Vous pourriez m'objecter que ces adolescentes et ces jeunes filles qui deviennent mères ne l'ont pas choisi, qu'elles sont dans l'ignorance de la contraception ou de l'avortement, qu'elles gâchent leur vie sans le savoir. Raisonner ainsi, c'est cultiver un préjugé social particulièrement disqualifiant envers les classes populaires, c'est supposer qu'elles ne seraient ni libres ni intelligentes, contrairement aux petits-bourgeois. Je n'en crois rien du tout, je m'oppose à ce type de discrimination sournoise, qui se fait passer pour progressiste mais qui ne l'est pas. Pourquoi la jeune étudiante saurait-elle ce qu'elle fait, et pas la jeune chômeuse ? Pourquoi l'une serait-elle consciente et volontaire, l'autre inconsciente et victime ? Quant à la contraception et à l'avortement, c'est jusqu'à présent un droit, et pas un devoir !

Mais il y a encore plus sournois et plus disqualifiant contre ces jeunes mères de famille de milieu populaire : le préjugé de grossesses en vue de toucher les allocations familiales, insinuation hélas courante, qui ne frappe pas que les familles d'immigrés. Comme si faire des enfants ne pouvait avoir pour objectif que l'argent ! En revanche, personne ne dénonce l'esprit intéressé du petit-bourgeois lorsqu'il place judicieusement son argent, fait ses calculs pour payer moins d'impôts, se marie pour les avantages fiscaux, achète un appartement qu'il mettra en location pour s'assurer un revenu complémentaire : le petit-bourgeois est rationnel, prudent et prévoyant alors que la jeune fille modeste est irresponsable, assisté et dépensière. J'appelle ça un préjugé de classe, particulièrement dégueulasse.

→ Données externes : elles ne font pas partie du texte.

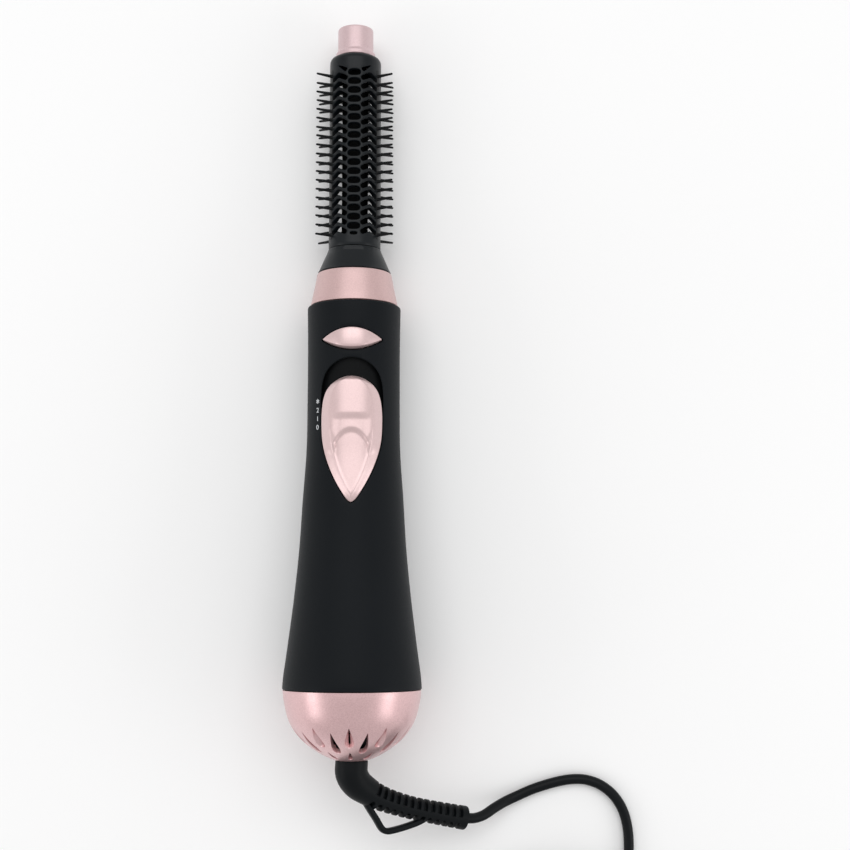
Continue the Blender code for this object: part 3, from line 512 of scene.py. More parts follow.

La ville poussette, j'aime. Et je la préfère, de loin, à la ville déambulateur, si celle-ci existe.

5 commentaires:

Erwan Blesbois a dit…

Ce qui devrait te faire peur et qui nous pend au nez, c'est plutôt la disparition de la classe moyenne. Effectivement ce qui stabilise une économie c'est une classe moyenne forte. Or aujourd'hui toute une partie de la classe moyenne est menacé de déclassement, et ce n'est pas un fantasme. Plutôt que de faire l'éloge de la classe populaire (qu'est ce que cela veut dire les immigrés, le quart-monde ?), on ferait bien de réfléchir au moyens de faire accéder la classe populaire à la classe moyenne. Mais non toujours ton narcissisme : la classe populaire dans son mode de pensée serait plus "pure" que la classe moyenne (évidemment toute personne a tendance à se considérer comme plus pure que son voisin, et cela vaut pour un peuple ou une religion). Arrête ce narcissisme qui n'est qu'un misérabilisme déguisé. Il n'y a aucun salut à attendre d'une classe populaire minoritaire, et qui depuis longtemps a perdu ses traditions qui faisaient sa noblesse (les seules traditions qui lui restent, c'est partout une sous-culture à base de rap, de mots grossiers, de comportements à risque, d'origine banlieusarde, et qui s'étend partout dans les campagnes). Ce ne sont pas les classes moyennes qui posent problème, ce sont les très riches, qui accaparent des fortunes de plus en plus considérables, ainsi les 400 personnes les plus riches des Etats-Unis possèdent autant de richesses que les 150 millions d'Américains les plus pauvres (parmi lesquels beaucoup de gens de la classe moyenne, en voie de déclassement). 1% des Américains les plus fortunés ont raflé 23% du revenu national. La même tendance s'observe en Europe depuis le début des années 80. Il faut arrêter de s'aveugler sur le terme de "petit-bourgeois". Le petit-bourgeois c'est maintenant toi, prof de philo, et militant politique. Le terme de petit-bourgeois veut dire quelque chose dans la bouche d'un artiste comme Pasolini. Mais chez toi ou chez moi cela ne veut rien dire. Car il faut beaucoup de talent, voire du génie pour se dénigrer soi-même.

Emmanuel Mousset a dit…

Erwan, je marche sur ton pied de petit-bourgeois, et tu me réponds : "J'ai mal !" C'est normal. Le coup des 200 familles, non merci : c'est la chanson des staliniens des années 30, on a évolué depuis. Quant aux classes populaires que tu veux transformer en classes moyennes, ça me fait un peu penser à Pol Pot, qui voulait transporter les villes à la campagne.

Erwan Blesbois a dit…

Depuis les années 80, la société n'évolue plus vers l'égalité, mais vers la fracture sociale. La vraie fracture n'est pas entre petits bourgeois et classes populaires. Mais entre la caste des très riches et le reste de la population. Fais un peu confiance à la majorité, à la classe moyenne, c'est-à-dire au vrai peuple d'aujourd'hui. Sinon assume et milite à l'extrême gauche.

Emmanuel Mousset a dit…

J'en ai simplement un peu marre d'entendre parler partout des classes moyennes, et jamais rien sur les classes populaires. D'autant que le terme de "classes moyennes" est un fourre-tout qui ne veut plus dire grand chose.

Anonyme a dit…

Bonjour,

Je vous invite juste à lire l'excellent papier de Florence Aubenas sur le sujet. Peut être que vous changerez d'avis.